Further, this is coupled with mythology. There is Hindu myth and elements of belief subtly interspersed with the screenplay.  Dance has been a staple item in that religion, and Suenarine also manages to use dance extensively in the modernist presentation of this work. The dance goes along with the music and moves from the classical to the folk, because there is as well, the inclusion of the indigenous folk. 

There have been questions about the fading of East Indian folk songs and music in Guyana. Yet Suenarine makes Indian folk songs part of his soundtrack. He did quite a bit of writing – it is not known how much he composed and how much came from the field from among the villagers.  However, the quality of it is genuine folk and reflects the traditions.

Quite recognisable in this is the chutney tradition and the antecedents to the chutney in British Guiana. This form and tradition came to British Guiana with the immigrants in the Bhoj Puri song tradition. This is captured in the film, as these songs sustained a people exiled far from home and surviving less than satisfactory conditions. So the use of strains through which chutney evolved is very appropriate.

Suenarine entered the film industry a long time ago as a young actor in Baichandeen’s Song Of The Sugarcanes. He has come a long way from that with the production of this docudrama. Yet he is still a performer. It is his voice that is heard in this new work as he does the narration of the tale being told.

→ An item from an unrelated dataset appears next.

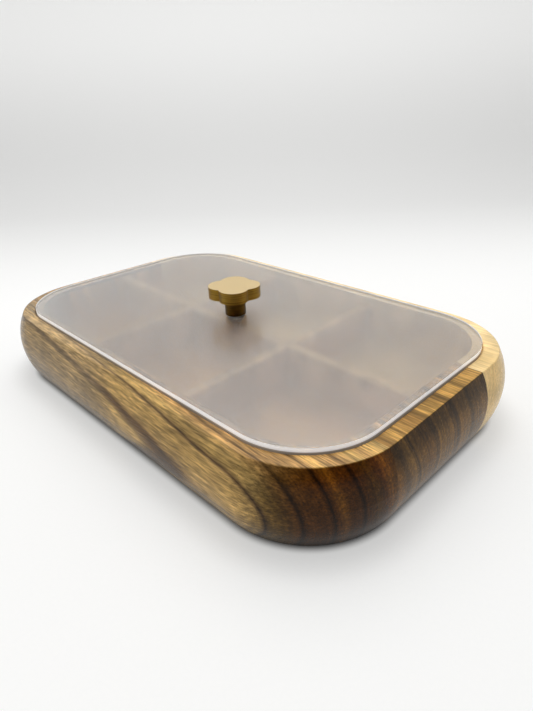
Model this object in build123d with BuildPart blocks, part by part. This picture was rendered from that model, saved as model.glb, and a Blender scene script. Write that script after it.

Overall, Echos From The Plantation is good quality, historically, creatively. It is polished, neatly produced, of fine technical quality and an artistic and academic achievement. Besides, it is post-colonial and says something to an audience as it entertains. For those reasons the University of Guyana has taken an interest and become associated with it. The bitterness of Demerara sugar has been refined into a very palatable film.